Trump’s difficulties have been compounded by some of his own tendencies — among them, his inclination to personalize issues that potentially have much broader implications.
 
Thus, he sees questions about Russian influence in the U.S. electoral system as a challenge to his own legitimacy as president.
 
"The Democrats had to come up with a story as to why they lost the election, and so badly (306), so they made up a story — RUSSIA. Fake news!” Trump tweeted on Feb. 16, referring to the number of electoral votes he won in November.
 
That same day, his instinct was to bristle and reply it was "not a fair question” when a reporter for an Orthodox Jewish weekly magazine asked him about rising incidents of anti-Semitism.

More recently, the president has denounced recent vandalism of Jewish cemeteries and community centers.

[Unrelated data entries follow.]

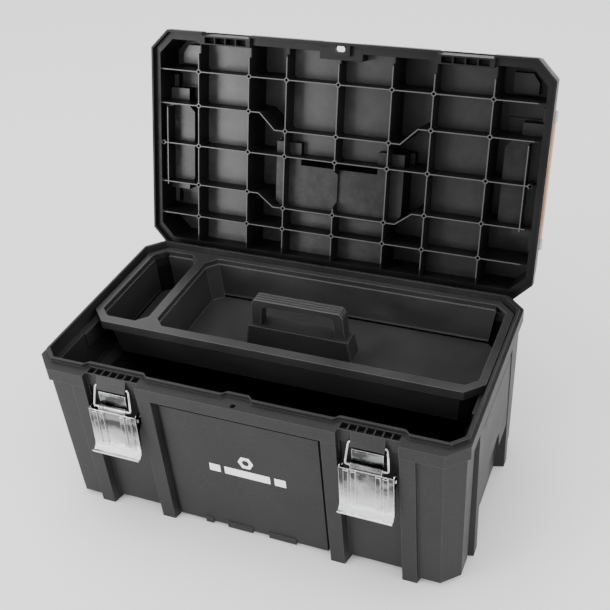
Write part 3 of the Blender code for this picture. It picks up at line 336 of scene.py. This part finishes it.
def printed_mark():
    """A plain white print on the front panel: a bar between two blocks, under a hexagon nut."""
    paint = Shader("print_white")
    wear = paint.noise(700.0, 3.0, 0.6)
    colour = paint.mixed(paint.spread(wear, 0.62, 0.74), (0.86, 0.86, 0.86), (0.55, 0.55, 0.55))
    paint.bump([(wear, 0.2, 0.0001)])
    paint.set(colour=colour, rough=0.45, specular=0.4)
    shapes = []
    for low, high in ((-0.052, -0.037), (-0.031, 0.031), (0.037, 0.052)):
        shapes.append([(low, -0.0085), (high, -0.0085), (high, 0.0035), (low, 0.0035)])
    points, faces = [], []
    for shape in shapes:
        faces.append([len(points) + i for i in range(len(shape))])
        points += shape
    for i in range(6):
        start, end = math.radians(60 * i), math.radians(60 * (i + 1))
        first = len(points)
        for angle, radius in ((start, 0.0050), (start, 0.0105), (end, 0.0105), (end, 0.0050)):
            points.append((radius * math.cos(angle), 0.0180 + radius * math.sin(angle)))
        faces.append([first, first + 1, first + 2, first + 3])
    mesh = bpy.data.meshes.new("printed_mark")
    turned = [(x, -z * math.sin(PRINT_LEAN), z * math.cos(PRINT_LEAN)) for x, z in points]
    mesh.from_pydata(turned, [], faces)
    mesh.materials.append(paint.material)
    mark = bpy.data.objects.new("printed_mark", mesh)
    mark.location = PRINT_PLACE
    bpy.context.scene.collection.objects.link(mark)
    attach(mark, "body")


printed_mark()

# ---------------------------------------------------------------- studio


def make_camera():
    turn, tilt, roll = math.radians(24.87), math.radians(35.01), math.radians(-4.84)
    ahead = Vector((-math.sin(turn) * math.cos(tilt), math.cos(turn) * math.cos(tilt), -math.sin(tilt)))
    right = Vector((math.cos(turn), math.sin(turn), 0.0))
    up = right.cross(ahead)
    side = right * math.cos(roll) + up * math.sin(roll)
    over = up * math.cos(roll) - right * math.sin(roll)
    data = bpy.data.cameras.new("camera")
    data.lens = 58.8
    data.sensor_width = 36.0
    data.clip_start = 0.05
    data.clip_end = 30.0
    camera = bpy.data.objects.new("camera", data)
    bpy.context.scene.collection.objects.link(camera)
    turned = Matrix((side, over, -ahead)).transposed().to_4x4()
    camera.matrix_world = Matrix.Translation((0.4596, -0.9187, 0.9826)) @ turned
    bpy.context.scene.camera = camera


def softbox(name, place, target, size, power, colour=(1.0, 1.0, 1.0)):
    data = bpy.data.lights.new(name, "AREA")
    data.shape = "RECTANGLE"
    data.size, data.size_y = size
    data.energy = power
    data.color = colour
    lamp = bpy.data.objects.new(name, data)
    lamp.location = place
    lamp.rotation_euler = (Vector(target) - Vector(place)).to_track_quat("-Z", "Y").to_euler()
    bpy.context.scene.collection.objects.link(lamp)


def make_studio():
    floor_material = Shader("studio_floor")
    floor_material.set(colour=(0.95, 0.95, 0.95), rough=0.8)
    mesh = bpy.data.meshes.new("studio_floor")
    mesh.from_pydata([(-12, -12, 0), (12, -12, 0), (12, 12, 0), (-12, 12, 0)], [], [(0, 1, 2, 3)])
    mesh.materials.append(floor_material.material)
    floor = bpy.data.objects.new("studio_floor", mesh)
    floor.location.z = -0.0005
    bpy.context.scene.collection.objects.link(floor)
    world = bpy.data.worlds.new("studio_air")
    world.use_nodes = True
    world.node_tree.nodes["Background"].inputs["Color"].default_value = (1.0, 1.0, 1.0, 1.0)
    world.node_tree.nodes["Background"].inputs["Strength"].default_value = 1.6
    bpy.context.scene.world = world
    softbox("key_left", (-1.75, -1.95, 0.75), (-0.20, 0.22, 0.42), (1.3, 1.0), 55.0)
    softbox("side_right", (2.3, -0.2, 0.9), (0.2, 0.0, 0.12), (1.0, 1.2), 12.0)
    softbox("top", (-0.4, 0.2, 2.6), (0.0, 0.0, 0.2), (1.6, 1.2), 20.0)


make_camera()
make_studio()
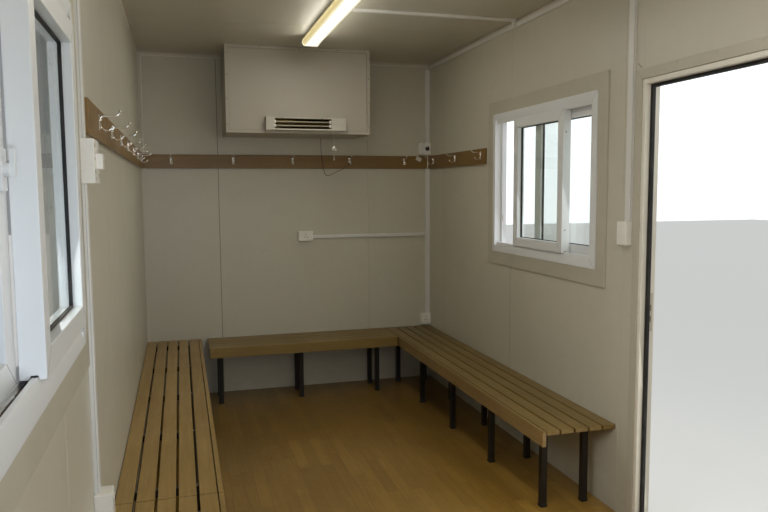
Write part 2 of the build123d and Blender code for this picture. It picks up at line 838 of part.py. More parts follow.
def service_cover():
    """The cover box high on the far wall, with a recessed front inside a raised edge."""
    x0 = -inner_x + cover_left
    x1 = x0 + cover_width
    y0 = inner_y - cover_depth
    low = floor + cover_bottom
    top = ceiling - fit
    body = block(x0, x1, y0, inner_y, low, top)
    body -= block(x0 + cover_edge, x1 - cover_edge, y0 - 1, y0 + cover_recess, low + cover_edge,
                  top - cover_edge)
    trim = trim_leg + 2 * fit
    body -= block(x0 - 1, x1 + 1, inner_y - trim, inner_y + 1, top - trim, top + 1)
    save("service_cover", body)


def heater():
    """Radiant heater: a trough housing with a curved reflector and two bars."""
    x0 = -inner_x + heater_left
    x1 = x0 + heater_width
    back = inner_y - cover_depth + cover_recess
    front = inner_y - cover_depth - heater_depth
    low = floor + heater_bottom
    high = low + heater_height
    seat = inner_y - cover_depth
    body = block(x0, x1, front, seat, low, high)
    body += block(x0 + heater_seat, x1 - heater_seat, seat - 1, back,
                  floor + cover_bottom + cover_edge + fit, high - heater_seat)
    z0 = low + (heater_height - heater_slot_height) / 2
    z1 = z0 + heater_slot_height
    s0 = x0 + heater_slot_left
    s1 = s0 + heater_slot_width
    gap = 2 * fit
    pocket_back = inner_y - cover_depth - gap
    body -= block(s0, s1, front - 1, pocket_back, z0, z1)
    save("heater_housing", body)
    mid = (z0 + z1) / 2
    half = heater_slot_height / 2 - gap
    depth = pocket_back - front - reflector_from_front
    steps = 8
    inner, outer = [], []
    for i in range(steps + 1):
        t = -1 + 2 * i / steps
        y = pocket_back - fit - depth * t * t
        inner.append((y - heater_wall / 2, mid + (half - gap) * t))
        outer.append((y, mid + half * t))
    save("heater_reflector", prism_x(outer + inner[::-1], s0 + gap, s1 - gap))
    tubes = []
    tube_y = front + heater_tube_from_front
    for i in range(heater_tube_count):
        z = mid + (i - (heater_tube_count - 1) / 2) * heater_tube_pitch
        tubes.append(rod((s0, tube_y, z), (s1, tube_y, z), heater_tube))
    save("heater_bars", *tubes)
    x = -inner_x + pull_cord_x
    y = front + pull_cord_from_front
    end = low - pull_cord_length
    bell_high = low - bell_drop
    bell_low = bell_high - bell_height
    save("pull_cord", rod((x, y, bell_high), (x, y, low), pull_cord_radius),
         rod((x, y, end + toggle_height), (x, y, bell_low), pull_cord_radius))
    bell = tapered((x, y, bell_low), bell_radius, bell_radius / 4, bell_height, knob_sides)
    toggle = tapered((x, y, end), toggle_radius, toggle_radius / 2, toggle_height, knob_sides)
    save("pull_cord_bell", bell, toggle)


def hanging_cord():
    """A thin lead from under the service cover, in front of the rail, to the fourth hook."""
    y = inner_y - rail_thickness - 12
    top = floor + cover_bottom
    route = [(221, y, top), (221, y, top - 68), (226, y, top - 146), (240, y, top - 222), (244, y, top - 268),
             (262, y, top - 300), (300, y, top - 292), (345, y, top - 268), (395, y, top - 244),
             (438, y, top - 226), (453.5, y, top - 200)]
    radii = []
    for i in range(1, len(route) - 1):
        a, b, c = (Vector(*route[k]) for k in (i - 1, i, i + 1))
        turn = math.radians((b - a).get_angle(c - b))
        radii.append(0.45 * min((b - a).length, (c - b).length) / math.tan(turn / 2))
    print("hanging cord radii", [round(r) for r in radii])
    path = FilletPolyline(*route, radius=radii)
    section = Plane(origin=route[0], z_dir=path % 0) * RegularPolygon(cord_radius, 8)
    save("hanging_cord", sweep(section, path=path))


def wall_box(side, depth, y0, width, z0, height):
    """A box on a side wall: side is 1 on the right and minus 1 on the left."""
    return block(side * inner_x, side * (inner_x - depth), y0, y0 + width, z0, z0 + height)


def end_box(x1, width, depth, z0, height):
    """A box on the far end wall, up to x1 on its right."""
    seat = inner_y - trim_sheet if x1 > inner_x - trim_leg else inner_y
    return block(x1 - width, x1, seat - depth, seat, z0, z0 + height)


right_trunk_near = architrave_far + door_trunk_gap
left_trunk_near = left_window_far + architrave_width + left_trunk_gap
corner_right = inner_x - trim_sheet
isolator_low = rail_high + isolator_lift


def trunking():
    """Cable trunking on the walls and the ceiling."""
    t, small, large = trunk_thickness, trunk_small, trunk_large
    under_trim = ceiling - trim_leg
    run_low = under_trim - small
    switch_top = floor + switch_bottom + switch_height
    right = wall_box(1, t, right_trunk_near, large, switch_top, run_low - switch_top)
    reach = inner_y - trim_leg - fit
    right += wall_box(1, t, -reach, 2 * reach, run_low, small)
    cross_y = inner_y - cross_trunk_from_end
    edge = inner_x - trim_leg
    right += block(light_body_width / 2, edge, cross_y, cross_y + small, ceiling - t, ceiling)
    right += block(edge - t, edge, cross_y, cross_y + small, run_low, ceiling)
    right += block(edge - t, inner_x - t, cross_y, cross_y + small, run_low, under_trim)
    corner_low = isolator_low + isolator_size
    corner = end_box(corner_right, large, t, corner_low, run_low - corner_low)
    socket_top = floor + low_socket_bottom + low_socket_height
    low_corner = end_box(corner_right, large, t, socket_top, rail_low - socket_top)
    run_start = -inner_x + end_socket_left + end_socket_width
    run_bottom = floor + end_socket_bottom + low_run_lift
    low_run = block(run_start, corner_right - large, inner_y - t, inner_y, run_bottom, run_bottom + small)
    box_low = floor + left_box_bottom
    box_high = box_low + left_box_height
    left_low = wall_box(-1, t, left_trunk_near, large, floor + left_socket_top,
                        box_low - floor - left_socket_top)
    left_high = wall_box(-1, t, left_trunk_near, large, box_high, under_trim - box_high)
    save("cable_trunking", right, corner, low_corner + low_run, left_low, left_high)


def boxes():
    """Switch and socket boxes, and the isolator with its knob."""
    switch = wall_box(1, switch_depth, right_trunk_near, switch_width, floor + switch_bottom, switch_height)
    box_low = floor + left_box_bottom
    left_switch = wall_box(-1, left_box_depth, left_trunk_near, left_box_width, box_low, left_box_height)
    rocker_y = left_trunk_near + (left_box_width - rocker_width) / 2
    rocker_z = box_low + (left_box_height - rocker_height) / 2
    left_switch += wall_box(-1, left_box_depth + rocker_depth, rocker_y, rocker_width, rocker_z,
                            rocker_height)
    socket_y = left_trunk_near + (trunk_large - switch_width) / 2
    left_socket = wall_box(-1, left_socket_depth, socket_y, switch_width,
                           floor + left_socket_top - left_socket_height, left_socket_height)
    end_socket = end_box(-inner_x + end_socket_left + end_socket_width, end_socket_width, end_socket_depth,
                         floor + end_socket_bottom, end_socket_height)
    low_socket = end_box(corner_right, low_socket_width, low_socket_depth, floor + low_socket_bottom,
                         low_socket_height)
    save("switch_and_socket_boxes", switch, left_switch, left_socket, end_socket, low_socket)
    save("isolator_box", end_box(corner_right, isolator_size, isolator_depth, isolator_low, isolator_size))
    face = inner_y - trim_sheet - isolator_depth
    centre = (corner_right - knob_from_right, face, isolator_low + isolator_size / 2)
    knob = Plane(origin=centre, z_dir=(0, -1, 0)) * RegularPolygon(knob_radius, knob_sides)
    save("isolator_knob", extrude(knob, amount=knob_depth))


os.makedirs("parts", exist_ok=True)
chassis()
walls()
roofing()
trims()
windows()
doorway()
hinges()
door()
benches()
hook_rails()
lights()
service_cover()
heater()
hanging_cord()
trunking()
boxes()
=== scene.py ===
"""Looks for a portable site cabin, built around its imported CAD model."""

import json
import math
import random

import bmesh
import bpy
from mathutils import Matrix, Vector


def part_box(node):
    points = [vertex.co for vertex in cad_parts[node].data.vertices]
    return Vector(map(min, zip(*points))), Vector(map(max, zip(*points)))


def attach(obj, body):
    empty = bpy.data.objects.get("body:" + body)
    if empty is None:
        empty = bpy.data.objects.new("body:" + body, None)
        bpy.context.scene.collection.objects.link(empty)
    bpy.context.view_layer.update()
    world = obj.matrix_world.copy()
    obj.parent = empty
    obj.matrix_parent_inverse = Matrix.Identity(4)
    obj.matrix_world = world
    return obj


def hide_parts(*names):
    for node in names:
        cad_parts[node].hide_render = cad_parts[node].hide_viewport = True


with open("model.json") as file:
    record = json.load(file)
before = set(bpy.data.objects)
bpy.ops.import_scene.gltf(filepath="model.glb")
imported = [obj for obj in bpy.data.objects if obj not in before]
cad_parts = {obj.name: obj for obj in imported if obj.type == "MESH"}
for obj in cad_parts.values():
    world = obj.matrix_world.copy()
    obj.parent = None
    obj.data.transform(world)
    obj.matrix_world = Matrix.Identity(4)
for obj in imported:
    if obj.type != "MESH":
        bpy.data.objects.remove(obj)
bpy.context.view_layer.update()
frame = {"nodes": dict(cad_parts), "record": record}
bodies = frame["record"]["behaviour"]["bodies"]
body_of_node = {node: body for body, nodes in bodies.items() for node in nodes}
slot_of_node = {part["node"]: part["material_slot"] for part in frame["record"]["subparts"]}

# The room's inner faces, its outside faces and heights, all in metres as in the CAD frame.
left_wall_low, left_wall_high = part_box("left_wall")
INNER_X, INNER_Y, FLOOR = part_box("floor_vinyl")[1]
OUTER_X, OUTER_Y, CEILING = -left_wall_low.x, left_wall_high.y, left_wall_high.z
RAIL_LOW, RAIL_HIGH = (corner.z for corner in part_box("hook_rails"))
RIGHT_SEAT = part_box("right_bench_boards")[1].z
MERGE = 0.00002


# Camera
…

But he has also suggested that those incidents might actually have been orchestrated as an effort to "make people look bad,” implying that they were actually "false flag” hoaxes meant to impugn his own supporters, a small fraction of whom have expressed anti-Semitic sentiments on social media and elsewhere.
 
Nor does Trump have many in his closest circle who are experienced at handling and getting ahead of a mounting political crisis outside a campaign environment, where the first move in the playbook is usually to punch back at the accusers and their motives.
 
Sessions’s predicament, for instance, was an unforced error.
 
"First of all, the attorney general should have proactively brought up his Russian contacts at the [confirmation] hearing,” said Ari Fleischer, who was George W. Bush’s White House press secretary. "It could have been and should have been a big nothing,” assuming that Sessions is telling the truth that his conversations with the ambassador did not delve into the subject of the election.
 
"In Washington, you know that when you’re in the middle of a red-hot situation, you’ve got to get it all out on the table, and say it now,” Fleischer added.
 
Has Trump become the ‘don’t blame me’ president?
 
Ultimately, however, the real answer is for Trump to change the subject of the conversation in Washington to his policies, some Republicans argue.
 
"It would be helpful to him if he would shut up and govern,” said Republican strategist and Capitol Hill veteran John Feehery. "If he spent more of his time knocking heads on Obamacare and knocking heads on tax reform, this [controversy over Russian contacts with those close to Trump] would be put in its proper place.”
 
Trump appears, at least for now, to agree with that approach.
On Thursday, the president traveled to Newport News, Va., and boarded the USS Gerald R. Ford to make a pitch for his proposed $54 billion increase in the Pentagon budget.
 
He stuck to that theme, unlike he has often done at moments of stress in the past. It was a contrast, for instance, from an appearance at Gettysburg, Pa., during the campaign, where he was supposed to highlight his policies but veered off into denunciations of women who had accused him of sexual misconduct.
 
Trump’s answers to a hail of questions from the reporters traveling with him were brief and supportive of Sessions.
 
Sessions’s recusal, however, is not likely to quiet the questions, particularly the larger ones being asked by lawmakers of both parties about the extent of Russian actions, the possibility of more security breaches in the future and how the United States should respond.
 
The challenge is not to Trump’s leadership alone. Washington is now so deeply divided and dysfunctional that many of its traditional mechanisms do not appear to be up to the task of handling a multilayered challenge where many political agendas are at work.
 
The Fix: Jeff Sessions’s puzzling press conference
 

Indeed, Trump’s election was a testament to how disaffected and mistrustful many Americans feel toward the capital and its institutions.
 
Congressional intelligence panels are promising their own inquiries, and there is also some sentiment for the appointment of a select committee to handle the issue. However, the atmosphere in Congress is so politically charged that it is unlikely that any finding produced there would be accepted by all sides as definitive.
Presidents before Trump have often sought to get out in front of controversies, particularly ones that focus on their own management, by appointing an outside commission, with bipartisan leadership.
 
That, for instance, was what Ronald Reagan did as the Iran-contra scandal was brewing in 1986. After initial resistance, Bush signed legislation creating a commission that examined the lapses that made it possible for terrorists to attack the World Trade Center and the Pentagon on Sept. 11, 2001, and to come up with proposals to prevent such a catastrophe in the future.
Still others, including Sen. Lindsey O. Graham (R-S.C.), are saying that a special prosecutor may be warranted, if there is any indication that criminal activity may have occurred.
 
Fleischer, however, said the existing systems should be given an opportunity to work.
 
"I still have faith in the Congress and the FBI to get to the bottom of Russian interference in the election,” he said. "It should be rare and extraordinary and beyond a shadow of a doubt when you convene a special committee or you call in a special investigation.”